Date of Award

5-2013

Degree Type

Dissertation

Degree Name

Doctor of Philosophy (PhD)

Department

Business Administration

Advisor(s)

Ravi Dharwadkar

Keywords

Board of Directors, CEO, Corporate Governance, Executive Compensation, Monitoring, Power

Subject Categories

Business Administration, Management, and Operations

Abstract

Boards of directors monitor and incentivize CEOs to make decisions that maximize shareholder value; however, research has been inconsistent in identifying the relationship between board composition and monitoring effectiveness (Daily, Johnson, Ellstrand, & Dalton, 1998). Integrating an economic perspective (agency theory) with a socio-psychological perspective (upper echelon theory), this paper examines how outsiders' and insiders' power bases relate to pay-for-performance by proposing and empirically examining a multi-dimensional model of board power bases: ownership, prestige, and structural. I argue that board structural and composition characteristics can be used as proxy indicators of board power. Using data from 37, 066 directors of 950 firms resulting in 3,581 firm-year observations between 2000-2006, I find the ratio of the average outsider's prestige power to insiders' associates positively with total compensation and pay-for-performance sensitivity in partial support of my hypothesis.

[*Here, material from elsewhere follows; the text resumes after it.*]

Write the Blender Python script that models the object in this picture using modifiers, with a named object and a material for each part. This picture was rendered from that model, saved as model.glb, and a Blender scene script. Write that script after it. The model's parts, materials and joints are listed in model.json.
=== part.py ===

Although contrary to my expectations, I find the ratios of the average outsiders' ownership and structural power bases to insiders' are insignificantly associated with pay-for-performance, supplemental analysis reveals that these relationships become significant as context changes. Thus, I extend my theoretical framework to the role of context in the board power and monitoring effectiveness relationship; specifically, I conceptualize context in terms of environmental (e.g., government regulation, world events, institutional pressures), firm (e.g., size and performance), board (e.g., size, level of board independence), and CEO (e.g., ownership and tenure) characteristics. Overall, this study contributes to research by illustrating that board power is relevant to monitoring effectiveness; however, this relationship is contextual.